What is an Approval Process?
An approval process is an automated procedure in Salesforce that specifies the steps necessary for a record to be approved, including who must approve it at each step. When a user submits a record for approval, it moves through a predefined sequence of steps until it is either approved, rejected, or recalled.
Key components of an approval process include:
• Entry Criteria: Conditions that determine if a record qualifies to enter the approval process • Initial Submission Actions: Actions that occur when a record is first submitted • Approval Steps: The sequence of approvals required, including who approves at each step • Final Approval Actions: Actions that execute when the record receives all necessary approvals • Final Rejection Actions: Actions that execute when the record is rejected • Recall Actions: Actions that occur when a submitter recalls their request
How Approval Processes Work
1. Submission: A user clicks the Submit for Approval button on a record, or an automated process submits it
2. Entry Criteria Evaluation: Salesforce checks if the record meets the defined entry criteria. If multiple approval processes exist for an object, the system evaluates them in order until one matches
3. Initial Submission Actions Execute: These may include field updates, email alerts, tasks, or outbound messages
4. Approval Steps: The record moves through each step where designated approvers review and approve or reject. Steps can be configured for: - Unanimous approval (all must approve) - First response (one approver decides for the group)
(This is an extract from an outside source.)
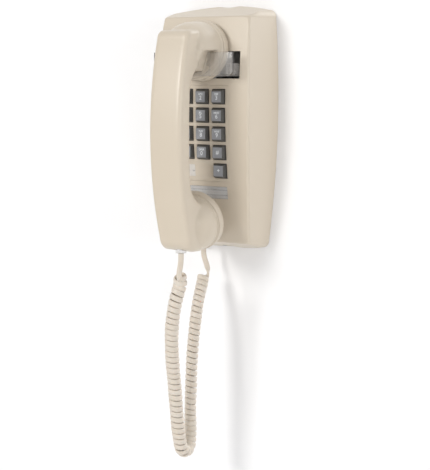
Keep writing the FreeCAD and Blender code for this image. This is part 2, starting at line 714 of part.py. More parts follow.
grip_body = doc.addObject("PartDesign::Body", "grip")
grip_sketch = sketch_on(grip_body, "grip_outline", "YZ_Plane")
draw(grip_sketch, [
    ((-105.5, 85), (-118.3, -4)), ((-103.5, -98), (-99.3, -106.5)), ((-90, -110.2),), ((-78, -110.2),),
    ((-78, -66), (-91, -60)), ((-99, -46), (-100.3, -4)), ((-99, 38), (-93.5, 51)),
    ((-80, 56.5),), ((-70, 56.5),), ((-70, 97.5),), ((-90, 97.5), (-100.5, 94.0)),
])
pad(grip_body, grip_sketch, "Dims.handle_width", symmetric=True)

# The neck behind the grip narrows downwards to sit in the hook's notch.
neck_body = doc.addObject("PartDesign::Body", "neck")
neck_sketch = sketch_on(neck_body, "neck_outline", "XZ_Plane")
neck_gap = 0.5
draw(neck_sketch, [
    ((-wide + neck_gap, high + 0.5),), ((-narrow + neck_gap, floor + neck_gap),),
    ((narrow - neck_gap, floor + neck_gap),), ((wide - neck_gap, high + 0.5),),
    ((wide - neck_gap, 90),), ((-wide + neck_gap, 90),),
])
pad(neck_body, neck_sketch, "25")
neck_body.Placement = Placement(Vector(0, -60, 0), Rotation())


def cup(name, placement, base_radius, end_radius, start, end):
    """Solid cone of a cup, from start to end along the cap's axis, away from the wall."""
    cone = doc.addObject("Part::Cone", name + "_cone")
    cone.Radius1 = base_radius
    cone.Radius2 = end_radius
    cone.Height = end - start
    cone.Placement = placement.multiply(Placement(Vector(0, -start, 0), Rotation(Vector(1, 0, 0), 90)))
    return cone


def cup_bore(name, placement, radius, depth):
    """Round room for a unit and the cap's skirt, open towards the wall."""
    bore = doc.addObject("Part::Cylinder", name + "_bore")
    bore.Radius = radius
    bore.Height = depth
    bore.Placement = placement.multiply(Placement(Vector(0, 2, 0), Rotation(Vector(1, 0, 0), 90)))
    return bore


cap_height = dim("cap_height")
ear_flange = cup("ear_flange", EAR_PLACE, 27.6, 25.6, cap_height, 13.2)
ear_cone_full = cup("ear_cone_full", EAR_PLACE, 25.6, 16.0, 13.2, 38.0)
upper_room = box("upper_room", ("80", "60", "60"), ("-40", "-110", "Dims.hook_top_z + 0.8"))
ear_cone = common("ear_cone", ear_cone_full, upper_room)
mouth_bowl = turned("mouth_bowl", [
    ((0, -38.0),), ((13.0, -38.0), (23.8, -27.0)), ((27.6, -cap_height),), ((0, -cap_height),),
])
mouth_bowl.Placement = MOUTH_PLACE
shell_blank_solid = fuse("handset_blank", [grip_body, neck_body, ear_flange, ear_cone, mouth_bowl])
# Behind the clear plate the handset keeps clear of it on both sides of the neck.
plate_room = []
for label, x in (("left", -60.0), ("right", 15.0)):
    corner = (str(x), "-70.3", "Dims.hook_top_z - 39.3")
    plate_room.append(box("plate_room_" + label, ("45", "3.4", "40"), corner))
jack_room = box("jack_room", ("11.6", "11.6", "40"), ("-5.8", "%f - 5.8" % HANDSET_EXIT[1], "-135.7"))
# The handset's wires run through the grip from the receiver's room down to the transmitter's room.
TUNNEL_POINTS = [(-62.0, 80.0), (-106.0, 50.0), (-106.0, -55.0), (-84.0, -78.0)]
tunnels = []
for number, (start, end) in enumerate(zip(TUNNEL_POINTS, TUNNEL_POINTS[1:])):
    run = Vector(0, end[0] - start[0], end[1] - start[1])
    tunnel = doc.addObject("Part::Cylinder", "wire_tunnel_%d" % number)
    tunnel.Radius = 2.0
    tunnel.Height = run.Length
    tunnel.Placement = Placement(Vector(0, start[0], start[1]), Rotation(Vector(0, 0, 1), run))
    tunnels.append(tunnel)
handset = cut("handset_cut", shell_blank_solid, [
    cup_bore("ear_room", EAR_PLACE, 21.5, 14.4), cup_bore("mouth_room", MOUTH_PLACE, 21.8, 24.0),
    jack_room,
] + tunnels + plate_room)
keep(handset, "handset_shell")


def perforated_cap(name, placement, dome, ring_radii):
    """Screw-on cap: rim, skin and rings of sound holes; dome is the height of its middle."""
    radius = dim("cap_radius")
    skin = 2.0
    crown = (radius * 0.55, dome * 0.75)
    body = turned(name + "_body", [
        ((0, dome), crown), ((radius - 2, 0), (radius - 0.5, -0.8)), ((radius, -2.5),),
        ((radius, -cap_height + 0.2),), ((radius - 3.4, -cap_height + 0.2),), ((radius - 3.4, -4.0),),
        ((radius - 5, -2.4), (crown[0], crown[1] - skin - 0.4)), ((0, dome - skin),),
    ])
    holes = [rod(name + "_hole_middle", "1.1", "14", ("0", "-7", "0"), "Y")]
    for ring, ring_radius in enumerate(ring_radii):
        count = 6 * (ring + 1)
        for number in range(count):
            angle = 2 * math.pi * number / count
            x, z = ring_radius * math.sin(angle), ring_radius * math.cos(angle)
            hole_name = "%s_hole_%d_%d" % (name, ring, number)
            holes.append(rod(hole_name, "1.1", "14", (str(x), "-7", str(z)), "Y"))
    cap = cut(name + "_cut", body, holes)
    cap.Placement = placement
    return keep(cap, name)


perforated_cap("ear_cap", EAR_PLACE, -1.6, (5.0,))
perforated_cap("mouth_cap", MOUTH_PLACE, 4.5, (5.0, 10.5))


def round_unit(name, placement, radius, front, height):
    """Sealed round unit under a cap, from front to front + height along the cap's axis."""
    body = turned(name + "_body", [
        ((0, -front),), ((radius, -front),), ((radius, -front - 0.55 * height),),
        ((0.7 * radius, -front - height),), ((0, -front - height),),
    ])
    body.Placement = placement
    return keep(body, name)


round_unit("receiver_unit", EAR_PLACE, dim("unit_radius"), 4.6, 7.4)
round_unit("transmitter_unit", MOUTH_PLACE, dim("unit_radius"), 3.5, 9.5)
holder = turned("transmitter_holder", [
    ((17.0, -13.4),), ((21.4, -13.4),), ((21.4, -21.0),), ((6.0, -21.0),), ((6.0, -19.5),),
    ((17.0, -19.5),),
])
holder.Placement = MOUTH_PLACE
keep(holder, "transmitter_cup")

# ---------------------------------------------------------------- cord
# The curly part is a plain tube of its outer diameter; the straight leads are plain tubes.
COIL_ROUTE = [
    (-3, -86, -142), (-6, -91, -157), (-9, -94, -184), (-9.5, -92.5, -213), (-10, -87, -243),
    (-10.5, -83, -270), (-10, -80, -293), (-9.5, -76, -310), (-9.5, -62, -312), (-10, -58, -295),
    (-10.5, -58.5, -274), (-10, -57.5, -248), (-10.5, -55, -221), (-9.5, -51.5, -192),
    (-9.5, -45, -166), (-10.5, -34.5, -149),
]
HANDSET_LEAD = [HANDSET_EXIT, (0, -90.6, -122), (-1.5, -92.0, -132), COIL_ROUTE[0]]
HOUSING_LEAD = [HOUSING_EXIT, (JACK_X, JACK_Y, -126), (-12.5, -28.5, -138), COIL_ROUTE[-1]]


def route_wire(points, label):
    """Straight runs joined by tangent arcs as large as the runs allow."""
    points = [Vector(*point) for point in points]
    edges = []
    start = points[0]
    for before, corner, after in zip(points, points[1:], points[2:]):
        first, second = corner - before, after - corner
        half_turn = first.getAngle(second) / 2
        reach = 0.45 * min(first.Length, second.Length)
        into = Vector(first).normalize()
        out = Vector(second).normalize()
        arc_start, arc_end = corner - into * reach, corner + out * reach
        inward = (out - into).normalize()
        arc_middle = corner + inward * (reach / math.tan(half_turn)) * (1 / math.cos(half_turn) - 1)
        edges.append(Part.LineSegment(start, arc_start).toShape())
        edges.append(Part.Arc(arc_start, arc_middle, arc_end).toShape())
        print("%s arc radius %.1f" % (label, reach / math.tan(half_turn)))
        start = arc_end
    edges.append(Part.LineSegment(start, points[-1]).toShape())
    return Part.Wire(edges)


def cord_tube(name, points, diameter):
    """Plain round tube along a route."""
    path = route_wire(points, name)
    first = Vector(*points[1]) - Vector(*points[0])
    ring = Part.Wire([Part.Circle(Vector(*points[0]), first, diameter / 2).toShape()])
    solid = path.makePipeShell([ring], True, False)
    section = math.pi * diameter ** 2 / 4
    print("%s volume %.1f, section times length %.1f" % (name, solid.Volume, section * path.Length))
    item = doc.addObject("Part::Feature", name)
    item.Shape = solid
    item.Placement = Placement()
    return keep(item, name)


cord_tube("handset_lead", HANDSET_LEAD, dim("cord_width"))
cord_tube("curly_cord", COIL_ROUTE, dim("coil_diameter"))
cord_tube("housing_lead", HOUSING_LEAD, dim("cord_width"))

# ---------------------------------------------------------------- checks and export
doc.recompute()
for item in doc.Objects:
    if "Invalid" in item.State or "Error" in item.State:
        raise RuntimeError("%s failed: %s" % (item.Name, item.State))
os.makedirs("parts", exist_ok=True)
for item in nodes:
    if item.Shape.isNull() or not item.Shape.isValid() or not item.Shape.Solids:
        raise RuntimeError("%s has no valid solid" % item.Label)
for item in nodes:
    item.Shape.exportStep("parts/%s.step" % item.Label)
    bounds = item.Shape.BoundBox
    print("%-20s %d solid(s) %8.0f mm3  x %.1f %.1f  y %.1f %.1f  z %.1f %.1f" % (
        item.Label, len(item.Shape.Solids), item.Shape.Volume,
        bounds.XMin, bounds.XMax, bounds.YMin, bounds.YMax, bounds.ZMin, bounds.ZMax))
print(len(nodes), "nodes")
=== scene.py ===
import json
import math
import bmesh
import bpy
from mathutils import Matrix, Vector


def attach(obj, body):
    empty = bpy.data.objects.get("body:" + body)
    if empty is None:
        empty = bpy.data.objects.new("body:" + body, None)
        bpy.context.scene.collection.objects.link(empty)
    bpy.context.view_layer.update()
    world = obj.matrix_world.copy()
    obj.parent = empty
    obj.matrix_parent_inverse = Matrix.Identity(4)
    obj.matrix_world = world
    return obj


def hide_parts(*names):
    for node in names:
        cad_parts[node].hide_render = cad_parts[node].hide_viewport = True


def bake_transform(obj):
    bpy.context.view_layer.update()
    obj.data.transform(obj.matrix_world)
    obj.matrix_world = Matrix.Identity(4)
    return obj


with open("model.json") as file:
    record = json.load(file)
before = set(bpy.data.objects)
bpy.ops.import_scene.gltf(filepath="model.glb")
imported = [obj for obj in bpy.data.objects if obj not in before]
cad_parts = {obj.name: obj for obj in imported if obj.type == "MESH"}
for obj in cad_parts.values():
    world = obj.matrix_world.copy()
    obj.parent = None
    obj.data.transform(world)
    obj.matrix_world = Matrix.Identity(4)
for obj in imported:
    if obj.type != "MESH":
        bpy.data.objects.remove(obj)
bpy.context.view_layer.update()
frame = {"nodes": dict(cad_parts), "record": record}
nodes = frame["nodes"]

MM = 0.001
UPRIGHT = Matrix.Rotation(math.radians(90), 4, "X")

# ---------------------------------------------------------------- camera
CAMERA_EYE = Vector((0.5936, -1.0281, 0.05305))
CAMERA_AIM = Vector((0.01035, -0.04585, -0.1003))
CAMERA_LENS = 91.91489
bpy.ops.object.camera_add(location=CAMERA_EYE)
camera = bpy.context.object
camera.rotation_euler = (CAMERA_AIM - CAMERA_EYE).to_track_quat("-Z", "Y").to_euler()
camera.data.lens = CAMERA_LENS
bpy.context.scene.camera = camera


# ---------------------------------------------------------------- modelling steps
def only(piece):
    """Makes the piece the one chosen object."""
    bpy.ops.object.select_all(action="DESELECT")
    piece.select_set(True)
    bpy.context.view_layer.objects.active = piece


def open_mesh(piece, kind):
    """Opens the piece's mesh with nothing chosen; kind is VERT, EDGE or FACE."""
    only(piece)
    bpy.ops.object.mode_set(mode="EDIT")
    bpy.ops.mesh.select_mode(type=kind)
    bpy.ops.mesh.select_all(action="DESELECT")


def open_whole_mesh(piece):
    """Opens the piece's mesh with all of it chosen."""
    open_mesh(piece, "VERT")
    bpy.ops.mesh.select_all(action="SELECT")


def close_mesh():
    bpy.ops.object.mode_set(mode="OBJECT")


def pick(piece, items, wanted):
    """Chooses the open mesh's verts, edges or faces that are wanted."""
    mesh = bmesh.from_edit_mesh(piece.data)
    for face in mesh.faces:
        face.select_set(False)
    for item in getattr(mesh, items):
        if wanted(item):
            item.select_set(True)
    mesh.select_flush_mode()
    bmesh.update_edit_mesh(piece.data)


def settle(piece, name, place=None):
    """Names the piece and puts its place into its mesh."""
    only(piece)
    if place is not None:
        piece.matrix_world = place
    bpy.ops.object.transform_apply(location=True, rotation=True, scale=True)
    piece.name = name
    return piece


def modify(piece, kind, **settings):
    """Adds a modifier with these settings and applies it."""
    only(piece)
    modifier = piece.modifiers.new(kind, kind)
    for key, value in settings.items():
        setattr(modifier, key, value)
    bpy.ops.object.modifier_apply(modifier=modifier.name)
    return piece


def smooth(piece, degrees=30):
    """Shades the piece smooth, with edges sharper than this kept crisp."""
    only(piece)
    bpy.ops.object.shade_smooth_by_angle(angle=math.radians(degrees))
    return piece


def join(first, *others):
    """Makes the pieces one, under the first one's name."""
    bpy.ops.object.select_all(action="DESELECT")
    for piece in (first,) + others:
        piece.select_set(True)
    bpy.context.view_layer.objects.active = first
    bpy.ops.object.join()
    return first


def copy_of(node, name):
    """A new piece with a merged and simplified copy of a CAD node's mesh."""
    piece = bpy.data.objects.new(name, nodes[node].data.copy())
    bpy.context.scene.collection.objects.link(piece)
    piece.data.materials.clear()
    open_whole_mesh(piece)
    bpy.ops.mesh.remove_doubles(threshold=0.00002)
    bpy.ops.mesh.dissolve_limited(angle_limit=math.radians(0.4))
    close_mesh()
    return piece


def block(name, low, high):
    """A rectangular block between two corners, in millimetres."""
    low, high = Vector(low) * MM, Vector(high) * MM
    bpy.ops.mesh.primitive_cube_add(size=1, location=(low + high) / 2)
    piece = bpy.context.object
    piece.scale = high - low
    return settle(piece, name)


def combine(piece, operation, tool):
    """Cuts, fills or trims the piece with a tool piece, which is used up."""
    modify(piece, "BOOLEAN", operation=operation, object=tool, solver="EXACT")
    bpy.data.objects.remove(tool)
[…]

5. Final Actions: Based on whether the record is approved or rejected, corresponding final actions execute
Approver Assignment Options
• Manager Field: Uses the manager field on the submitter's user record • User or Queue: Assigns to a specific user or queue • Related User Field: Uses a user lookup field on the record • Submitter Choice: Allows the submitter to manually select an approver
Important Considerations
• A record can only be in one approval process at a time • Records locked during approval cannot be edited (unless users have Modify All permission) • Approval processes support up to 30 steps • Delegated approvers can be assigned to approve on someone's behalf • Email templates can be customized for approval request notifications
Exam Tips: Answering Questions on Approval Process Overview
Tip 1: Remember that approval processes are object-specific. Each approval process is built for one standard or custom object.
Tip 2: Know the order of evaluation. When multiple approval processes exist for an object, they are evaluated in the order listed in Setup until one's entry criteria is met.
Tip 3: Understand record locking. By default, records are locked when submitted for approval. Look for questions about who can still edit locked records (users with Modify All permission on the object or Modify All Data profile permission).
Tip 4: Distinguish between step rejection behavior options: reject the entire request, go to a previous step, or go to a specific step.
Tip 5: Remember that approval processes can be triggered manually via button click, via Process Builder, or via Flow.
Tip 6: Pay attention to questions about parallel approvals versus sequential approvals. Each step processes sequentially, but within a step, multiple approvers can review simultaneously.
Tip 7: Know that approval history is tracked and can be added to page layouts for visibility into who approved and when.
Tip 8: When questions mention delegated approvers, remember this is configured on the user record, not in the approval process itself.